On the outlook, Garg highlighted both challenges and opportunities ahead. “While tariffs and global uncertainties remain headwinds, factors such as GST reforms, income tax returns, and the upcoming 8th Pay Commission will act as tailwinds supporting automotive demand,” he said.

In the long-run, the company expects to outperform the industry’s projected 5.5 percent CAGR with its own growth forecast of 7.5 percent, driven by new product introductions, operational efficiencies, and expanding exports.

Hyundai Motor India Reports INR 15.72 Billion Profit For Q2 FY2026

Hyundai India

Hyundai Motor India, one of the leading passenger vehicle manufacturers, has announced its financial results for Q2 of FY2026, with revenue of INR 174.6 billion, up 1.2 percent YoY.

The EBITDA came at INR 24.28 billion, up 10.1 percent YoY and profit at tax grew by 14.3 percent YoY at INR 15.72 billion.

During Q2, the company reported sales of 190,921 units, a marginal decline of 0.5 percent YoY. Interestingly, while the domestic sales saw a decline of 6.8 percent during the period, the export volumes grew by 21.5 percent.

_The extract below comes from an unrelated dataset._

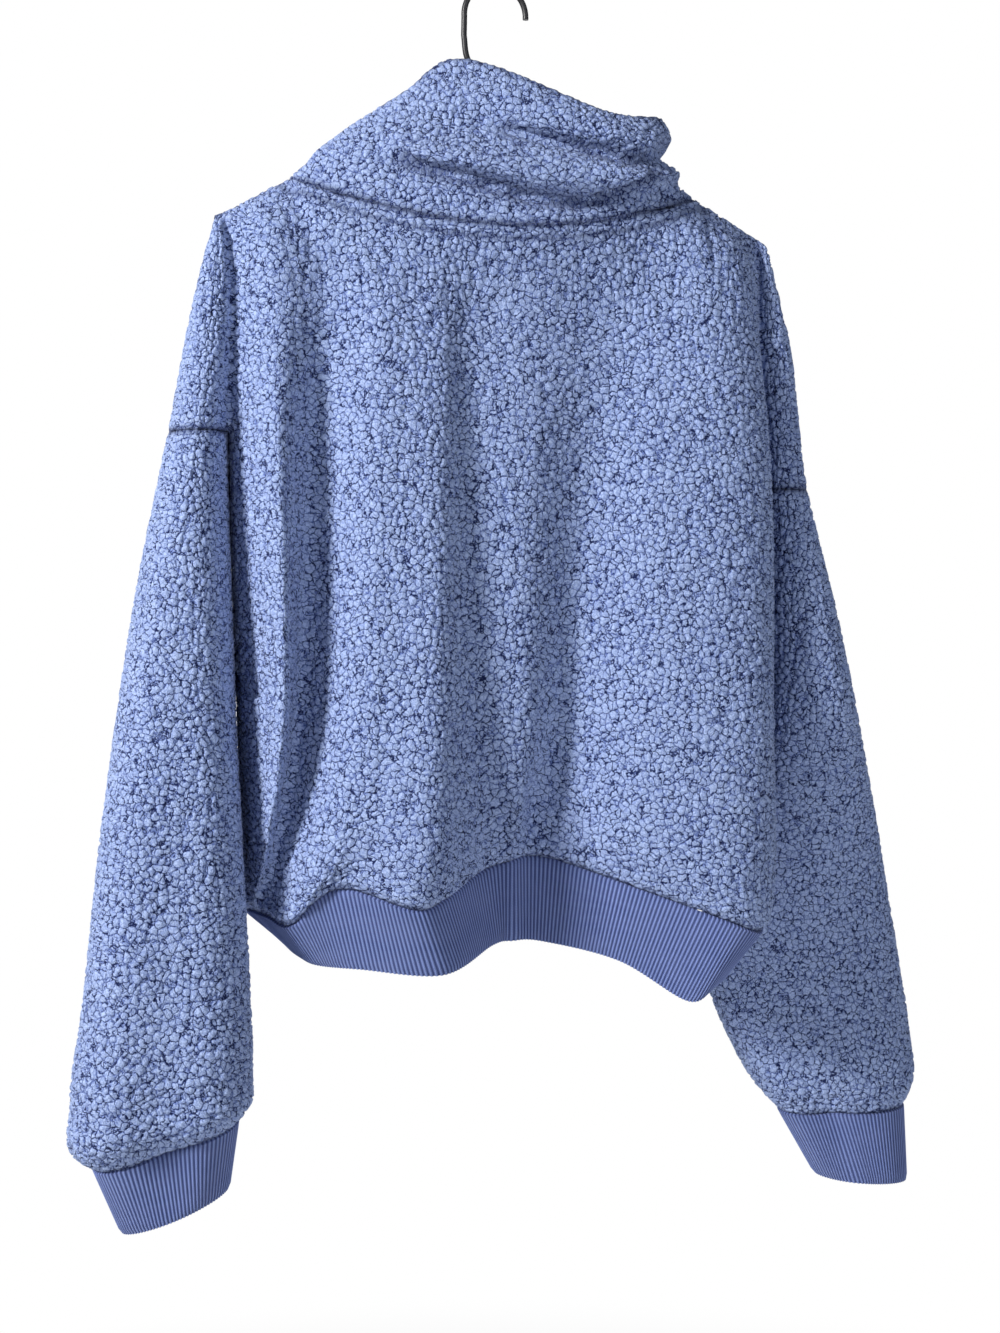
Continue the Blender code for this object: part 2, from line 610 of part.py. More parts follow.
def draw_skin():
    """The whole skin, and the rings that the rib bands and the zip continue from."""
    skin = Skin()
    back, front = body_grids()
    rows = row_parameters()
    seam_row, underarm_row = rows.index(SEAM_LEVEL), rows.index(UNDERARM_LEVEL)
    backward, forward = (lambda place: np.array([0, -1.0, 0])), (lambda place: np.array([0, 1.0, 0]))
    skin.patch(back, lambda row, column: "back", backward)
    skin.patch(front, lambda row, column: "front_left" if column < ZIP_COLUMN
               else "zip" if column == ZIP_COLUMN else "front_right", forward)
    sleeves = {}
    for side, outward, table, creases in (("left", -1, LEFT_SLEEVE, LEFT_CREASES),
                                          ("right", 1, RIGHT_SLEEVE, RIGHT_CREASES)):
        column = 0 if side == "left" else -1
        grid = sleeve_grid(table, creases, outward, back[:, column], front[:, column], rows)
        half = SLEEVE_COLUMNS // 2
        axis = grid.mean(1)

        def panel_of(row, column, side=side, half=half):
            if row >= seam_row:
                return "sleeve_" + side
            return "back" if column < half else "front_" + side

        def outside(place, axis=axis, outward=outward):
            nearest = axis[np.argmin(np.abs(axis[:, 2] - place[2]))]
            return np.array([place[0] - nearest[0] + outward * 5, place[1] - nearest[1], 0])

        skin.patch(grid, panel_of, outside)
        sleeves[side] = grid
    neck_columns = [index for index, x in enumerate(back[0][:, 0]) if abs(x) <= NECK_X + 0.01]
    front_neck = [index for index, x in enumerate(front[0][:, 0]) if abs(x) <= NECK_X + 0.01]
    neck_back, neck_front = back[0][neck_columns], front[0][front_neck]
    ring = np.concatenate([neck_back, neck_front[-2::-1]])
    turn = np.degrees(np.arccos(np.clip(-ring[:, 0] / NECK_X, -1, 1)))
    turn[len(neck_back):] = 360 - turn[len(neck_back):]
    collar = collar_grid(ring, turn)
    collar[:, -1] = collar[:, 0]
    zip_at = len(neck_back) - 1 + sum(1 for x in neck_front[:, 0] if x > ZIP_WIDTH / 2 + 0.01)
    for row in collar[1:]:
        centre, across = (row[zip_at] + row[zip_at + 1]) / 2, row[zip_at + 1] - row[zip_at]
        across *= ZIP_WIDTH / 2 / np.linalg.norm(across)
        row[zip_at], row[zip_at + 1] = centre - across, centre + across
    middle = collar.mean(1)

    def round_neck(place):
        nearest = middle[np.argmin(np.abs(middle[:, 2] - place[2]))]
        return np.array([place[0] - nearest[0], place[1] - nearest[1], 0])

    skin.patch(collar, lambda row, column: "zip" if column == zip_at else "collar", round_neck)
    hem_ring = around_from_zip(back[-1], front[-1])
    foot = around_from_zip(*whole_ring(foot_knots(BACK_FOLDS), foot_knots(FRONT_FOLDS)))
    tape_top, tape_foot = hem_ring[[-1, 0]], foot[[-1, 0]]
    tape = np.array([tape_top * (1 - share) + tape_foot * share
                     for share in np.linspace(0, 1, BAND_ROWS + 1)])
    skin.patch(tape, lambda row, column: "zip", forward)
    inside = hem_ring.mean(0)

    def round_hem(place):
        return np.array([place[0] - inside[0], place[1] - inside[1], 0])

    skin.patch(np.array([hem_ring, foot]), lambda row, column: "hem_band", round_hem)
    for side, cuff in (("left", LEFT_CUFF), ("right", RIGHT_CUFF)):
        ring = sleeves[side][-1]
        inside = ring.mean(0)
        skin.patch(np.array([ring, cuff_foot(side, cuff)]), lambda row, column: "cuff_" + side, round_hem)
        underarm = back[underarm_row, 0 if side == "left" else -1]
        skin.set_normals[skin.point(underarm)] = np.array([0, 0, -1.0])
        skin.pinched += [underarm, sleeves[side][0][0]]
    return skin, {"hem": hem_ring, "foot": foot, "collar": collar, "zip_at": zip_at, "sleeves": sleeves}


def arc_shares(points):
    """The distance along a line of points, as a share of its length."""
    steps = np.linalg.norm(np.diff(points, axis=0), axis=1)
    return np.concatenate([[0], np.cumsum(steps)]) / steps.sum()


def foot_knots(folds):
    """Where each fold line reaches the band's lower edge."""
    return np.array([(fold.foot_x, fold.foot_y, fold.foot_z) for fold in folds], float)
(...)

What’s more, the company reported SUVs now accounted for its highest-ever share of 71.1 percent in Hyundai India’s sales and the rural market contributed 23.6 percent to the total sales volume.

For H1, FY2026, the revenue came at INR 338.73 billion, down 2 percent YoY, EBITDA grew by 2 percent at INR 46.14 billion and net profit at INR 29.41 billion, up 3 percent YoY.

Unsoo Kim, Managing Director, Hyundai Motor India, said, “We delivered a strong financial performance for the quarter across key metrics with evident growth in revenue and profitability. The strong EBITDA margins at nearly 14 percent is a further testament of our 'Quality of Growth' strategy, complemented by robust exports and consistent cost optimisation efforts. The transformative GST reforms have acted as a catalyst and looking ahead, we aim to keep pace with the industry’s growth momentum for the residual part of the year, while our strong export performance is set to surpass targets for FY2026.”